DS: For anyone interested in pursuing a career in illustration You must really love working quickly, being persistent and not giving up, and waiting 30 to 90 days to get paid. I'm not really sure what the field is like anymore with the economy the way it is but it's pretty much difficult everywhere.

PCT: You see the "digital age" replacing so many traditional things. Despite the digital art and all the CGI that is out there, would you agree that the world will always appreciate the artist and his brush?

DS: This question is hard to answer because right now the economy is bad and people just aren't buying art. There are always going to be people who just love the newest craze or electronic gadgets and pursue them no matter what they cost.
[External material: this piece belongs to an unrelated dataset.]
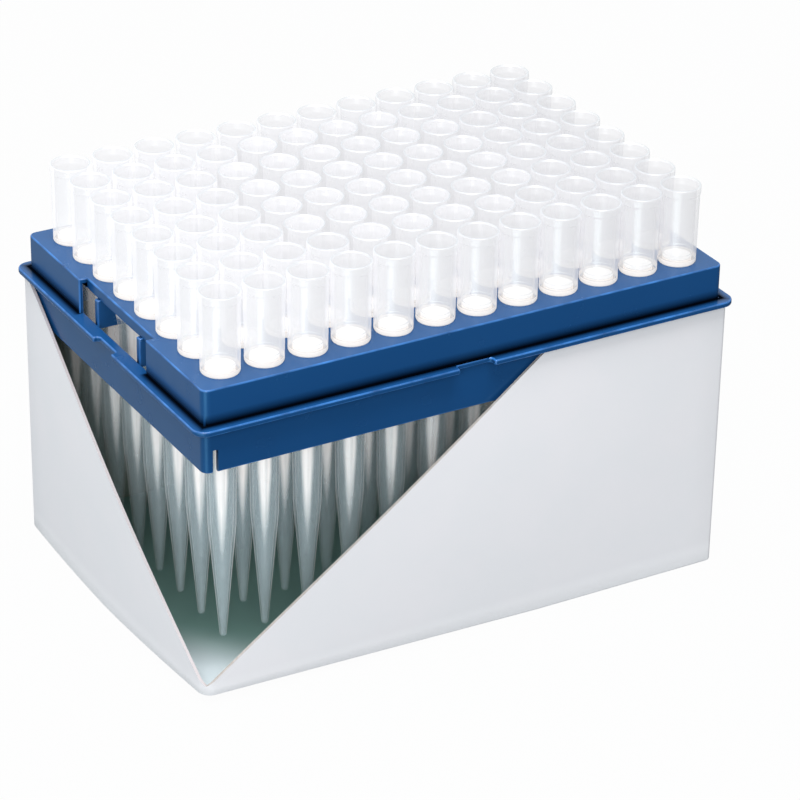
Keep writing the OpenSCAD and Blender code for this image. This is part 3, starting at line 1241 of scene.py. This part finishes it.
@dataclass
class Carton:
    """The card carton, folded from one sheet and cut away at the near left corner."""

    finish: CardFinish = CardFinish()
    node: str = "carton"
    card: float = 0.6 * MM
    fold_r: float = 1.0 * MM
    near_fold_r: float = 2.2 * MM
    fold_steps: int = 5
    fold_angle: float = 1.0
    base_fold: float = 0.4 * MM
    base_steps: int = 3
    seam: float = 0.8 * MM
    floor_steps: tuple[int, int] = (18, 12)
    floor_inset: float = 0.63 * MM
    floor_rise: float = 0.612 * MM
    cut_rise: float = 3.3 * MM
    cut_front: float = 73.3 * MM
    cut_end_margin: float = 1.1 * MM
    bow: float = 0.9 * MM
    base_bow: float = 1.1 * MM
    lift: float = 1.8 * MM
    lift_height: float = 3.2 * MM
    lift_front: float = 74.0 * MM
    lift_end: float = 40.0 * MM
    grid_step: float = 6.0 * MM
    cut_reach: float = 0.0001 * MM
    outer_share: float = 0.999
    low: Vector = field(init=False)
    high: Vector = field(init=False)

    def __post_init__(self) -> None:
        """Reads the carton's box from the frame."""
        self.low, self.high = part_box(self.node)

    def _cut_planes(self) -> list[tuple[Vector, Vector]]:
        """Works out the two planes of the cut.

        Returns:
            A point and the upward normal of each plane.
        """
        rise = self.high.z - self.cut_rise
        end_run = self.high.y - self.low.y - self.cut_end_margin
        corner = Vector((self.low.x, self.low.y, self.cut_rise))
        front = Vector((-rise, 0.0, self.cut_front)).normalized()
        end = Vector((0.0, -rise, end_run)).normalized()
        return [(corner, front), (corner, end)]

    def _slice(self, mesh: bmesh.types.BMesh, point: Vector, normal: Vector) -> None:
        """Cuts new edges into the sheet along a plane, given by a point and its normal."""
        bmesh.ops.bisect_plane(mesh, geom=mesh.verts[:] + mesh.edges[:] + mesh.faces[:],
                               dist=self.cut_reach, plane_co=point, plane_no=normal)

    def _grid_lines(self, mesh: bmesh.types.BMesh) -> None:
        """Divides the flat walls, so that they can bow.

        Args:
            mesh: The folded sheet.
        """
        size = self.high - self.low
        for axis, normal in enumerate(Matrix.Identity(3)):
            count = max(2, round(size[axis] / self.grid_step))
            for line in range(1, count):
                point = self.low.copy()
                point[axis] += size[axis] * line / count
                self._slice(mesh, point, normal)

    def _walls(self) -> bmesh.types.BMesh:
        """Makes the outer face of the folded sheet.

        Returns:
            Its mesh, open at the top.
        """
        mesh = bmesh.new()
        bmesh.ops.create_grid(mesh, x_segments=1, y_segments=1, size=1.0)
        size = Vector(((self.high.x - self.low.x) / 2, (self.high.y - self.low.y) / 2, 1.0))
        bmesh.ops.scale(mesh, vec=size, verts=mesh.verts[:])
        near = [vert for vert in mesh.verts if vert.co.x < 0 and vert.co.y < 0]
        others = [vert for vert in mesh.verts if vert not in near]
        for corners, radius in ((others, self.fold_r), (near, self.near_fold_r)):
            bmesh.ops.bevel(mesh, geom=corners, offset=radius, offset_type="OFFSET",
                            segments=self.fold_steps, profile=0.5, affect="VERTICES", material=-1)
        raised = bmesh.ops.extrude_face_region(mesh, geom=mesh.faces[:])["geom"]
        top = [item for item in raised if isinstance(item, bmesh.types.BMFace)]
        lifted = [item for item in raised if isinstance(item, bmesh.types.BMVert)]
        bmesh.ops.translate(mesh, vec=(0, 0, self.high.z), verts=lifted)
        bmesh.ops.delete(mesh, geom=top, context="FACES_ONLY")
        bmesh.ops.recalc_face_normals(mesh, faces=mesh.faces[:])
        return mesh

    def build(self) -> bpy.types.Object:
        """Builds the carton.

        Returns:
            The piece.
        """
        mesh = self._walls()
        low_edges = [edge for edge in mesh.edges
                     if all(vert.co.z < ON_THE_FLOOR for vert in edge.verts)
                     and len(edge.link_faces) == 2 and edge.calc_face_angle(0) > self.fold_angle]
        bmesh.ops.bevel(mesh, geom=low_edges, offset=self.base_fold, offset_type="OFFSET",
                        segments=self.base_steps, profile=0.5, affect="EDGES", material=-1,
                        clamp_overlap=False)
        self._grid_lines(mesh)
        planes = self._cut_planes()
        for point, normal in planes:
            self._slice(mesh, point, normal)
        away = [face for face in mesh.faces
                if all((face.calc_center_median() - point).dot(normal) > 0 for point, normal in planes)]
        bmesh.ops.delete(mesh, geom=away, context="FACES")
        for vert in mesh.verts:
            vert.co += self._bowed(vert.co)
        self._open_seam(mesh)
        bmesh.ops.recalc_face_normals(mesh, faces=mesh.faces[:])
        self._add_floor(mesh)
        finishes = [self.finish.outside(), self.finish.inside(), self.finish.cut_edge(),
                    self.finish.outside(), self.finish.inner_floor(self.low), self.finish.cut_edge()]
        piece = new_piece("card_carton", mesh, finishes)
        thicken(piece, self.card)
        return settle(piece, Slot.CARD, self.node)

    def _open_seam(self, mesh: bmesh.types.BMesh) -> None:
        """Parts the two outer flaps of the base along the X axis.

        Args:
            mesh: The folded sheet.
        """
        across = Vector((0.0, 1.0, 0.0))
        for side in Side:
            self._slice(mesh, Vector((0.0, side.value * self.seam / 2, 0.0)), across)
        strip = [face for face in mesh.faces
                 if face.calc_center_median().z < ON_THE_FLOOR
                 and abs(face.calc_center_median().y) < self.seam / 2
                 and abs(face.calc_center_median().x) < self.high.x - self.fold_r]
        bmesh.ops.delete(mesh, geom=strip, context="FACES")

    def _add_floor(self, mesh: bmesh.types.BMesh) -> None:
        """Adds the inner flap, which lies on the outer ones and makes the box's floor.

        Args:
            mesh: The folded sheet.
        """
        before = set(mesh.faces)
        x_steps, y_steps = self.floor_steps
        sheet = bmesh.ops.create_grid(mesh, x_segments=x_steps, y_segments=y_steps, size=1.0)["verts"]
        corners = [vert for vert in sheet if len(vert.link_edges) == 2]
        size = Vector((self.high.x - self.floor_inset, self.high.y - self.floor_inset, 1.0))
        bmesh.ops.scale(mesh, vec=size, verts=sheet)
        bmesh.ops.translate(mesh, vec=(0, 0, self.floor_rise), verts=sheet)
        bmesh.ops.bevel(mesh, geom=corners, offset=self.near_fold_r, offset_type="OFFSET",
                        segments=self.fold_steps, profile=0.5, affect="VERTICES", material=-1)
        made = [face for face in mesh.faces if face not in before]
        for vert in {vert for face in made for vert in face.verts}:
            vert.co.z += self._lifted(vert.co)
        bmesh.ops.reverse_faces(mesh, faces=made)
        for face in made:
            face.material_index = 3

    def _lifted(self, point: Vector) -> float:
        """Returns how far the base curls up at a point of it, most at the corner that is cut open."""
        along = (point.x - self.low.x) / self.lift_front + (point.y - self.low.y) / self.lift_end
        return self.lift * max(0.0, 1.0 - along)

    def _bowed(self, point: Vector) -> Vector:
        """Works out how far the loose card stands out of true.

        Args:
            point: A point of its outer face.

        Returns:
            The way that the point has moved.
        """
        middle = (self.low + self.high) / 2
        half = (self.high - self.low) / 2
        share_x, share_y = (point.x - middle.x) / half.x, (point.y - middle.y) / half.y
        height = max(0.0, min(1.0, point.z / self.high.z))
        swell = math.sin(math.pi * height) * self.bow
        out = Vector((0.0, 0.0, 0.0))
        out.z = self._lifted(point) * max(0.0, 1.0 - point.z / self.lift_height)
        if share_x < -self.outer_share:
            out.x = -self.base_bow * (1.0 - height) ** 3 * (1 - share_y ** 2)
        if abs(share_x) > self.outer_share:
            out.x += math.copysign(swell * (1 - share_y ** 2), share_x)
        if abs(share_y) > self.outer_share:
            out.y = math.copysign(swell * (1 - share_x ** 2), share_y)
        return out


# ---------------------------------------------------------------- the studio


@dataclass
class Camera:
    """The camera, which looks down on the near left corner."""

    target: Vector = field(default_factory=lambda: Vector((5.47, -1.80, 32.03)) * MM)
    distance: float = 691.5 * MM
    azimuth: float = -30.185
    elevation: float = 27.852
    roll: float = 0.984
    lens: float = 156.5
    sensor: float = 36.0
    clip: Range = (0.01, 20.0)

    def build(self) -> bpy.types.Object:
        """Builds the camera and makes it the scene's own.

        Returns:
            The camera.
        """
        back = toward(self.azimuth, self.elevation)
        data = bpy.data.cameras.new("camera")
        data.lens, data.sensor_width = self.lens, self.sensor
        data.clip_start, data.clip_end = self.clip
        camera = bpy.data.objects.new("camera", data)
        tilt = Matrix.Rotation(math.radians(self.roll), 3, "Z")
        camera.rotation_mode = "QUATERNION"
        camera.rotation_quaternion = ((-back).to_track_quat("-Z", "Y").to_matrix() @ tilt).to_quaternion()
        camera.location = self.target + back * self.distance
        bpy.context.scene.collection.objects.link(camera)
        bpy.context.scene.camera = camera
        return camera


@dataclass(frozen=True)
class Softbox:
    """One square lamp that faces the middle of the object."""

    name: str
    azimuth: float
    elevation: float
    distance: float
    size: float
    level: float

    def build(self, middle: Vector) -> bpy.types.Object:
        """Makes the lamp.

        Args:
            middle: The point that it faces.

        Returns:
            The lamp, whose power gives its level of light at that point.
        """
        data = bpy.data.lights.new(self.name, "AREA")
        data.shape, data.size = "SQUARE", self.size
        data.energy = self.level * math.pi ** 2 * self.distance ** 2
        back = toward(self.azimuth, self.elevation)
        lamp = bpy.data.objects.new(self.name, data)
        lamp.rotation_mode = "QUATERNION"
        lamp.rotation_quaternion = (-back).to_track_quat("-Z", "Y")
        lamp.location = middle + back * self.distance
        lamp.visible_camera = False
        bpy.context.scene.collection.objects.link(lamp)
        return lamp


@dataclass
class Studio:
    """The floor, the white surroundings and the lamps."""

    finish: StageFinish = StageFinish()
    floor_half: float = 4.0
    fill: float = 0.45
    lamps: tuple[Softbox, ...] = (Softbox("overhead", -20.0, 79.0, 1.2, 0.75, 1.2),
                                  Softbox("key", -35.0, 24.0, 0.8, 0.4, 0.46),
                                  Softbox("left_side", -120.0, 45.0, 0.32, 0.2, 0.3))

    def _floor(self) -> bpy.types.Object:
        """Builds the floor, level with the lowest point of the object.

        Returns:
            The floor.
        """
        mesh = bmesh.new()
        bmesh.ops.create_grid(mesh, x_segments=1, y_segments=1, size=self.floor_half)
        bmesh.ops.translate(mesh, vec=(0, 0, CAD_BOX[0].z), verts=mesh.verts[:])
        floor = new_piece("studio_floor", mesh, [self.finish.floor()])
        return floor

    def _world(self) -> bpy.types.World:
        """Makes the surroundings: white to the eye and in gloss, and a softer fill as light.

        Returns:
            The surroundings.
        """
        air = Shader("studio", surroundings=True)
        path = air.add("LightPath").outputs
        seen = air.math("MAXIMUM", path["Is Camera Ray"], path["Is Glossy Ray"])
        light = {"Color": (1.0, 1.0, 1.0, 1.0), "Strength": air.spread(seen, self.fill, 1.0)}
        bpy.context.scene.world = air.finish(air.layer("Background", light))
        return bpy.context.scene.world

    def build(self) -> None:
        """Builds the floor, the surroundings and the lamps."""
        self._floor()
        self._world()
        middle = (CAD_BOX[0] + CAD_BOX[1]) / 2
        for lamp in self.lamps:
            lamp.build(middle)


def set_light_paths() -> None:
    """Lets light pass through as many clear walls as stand in a row of tips."""
    scene = bpy.context.scene
    scene.view_settings.view_transform = "Standard"
    scene.cycles.max_bounces = 14
    scene.cycles.diffuse_bounces = 12
    scene.cycles.glossy_bounces = 4
    scene.cycles.transmission_bounces = 8
    scene.cycles.transparent_max_bounces = 64
    scene.cycles.min_transparent_bounces = 8


def main() -> None:
    """Builds the camera, the studio and the object's pieces."""
    logging.basicConfig(level=logging.INFO, format="%(name)s: %(message)s")
    set_light_paths()
    Camera().build()
    Studio().build()
    grid = Grid.from_frame()
    LOG.info("%d columns of %d tips, %.1f mm apart", grid.columns, grid.rows, grid.pitch / MM)
    Carton().build()
    Tray(grid).build()
    Filters(grid).build()
    Tips(grid).build()


if __name__ == "__main__":
    main()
However, there will always be the ones who like things done by hand are one of a kind and that stand out from the rest and these are the ones who will continue to appreciate the artist brushwork and individual style.

PCT: As I do with all the Robotech celebrities we talk to, I want to give you the final word and any message that you'd like to give out to the Robotech and science fiction fans listening to the show?

DS: Although I may sound a bit sour on the computer, I will be the first to admit you can't beat it for making Sci-Fi movies, they are awesome! I love science fiction and love all the endless possibilities it brings to your mind. Whether your reading the words on the page or in the movie theater sci-fi takes you on an exciting and interesting journey.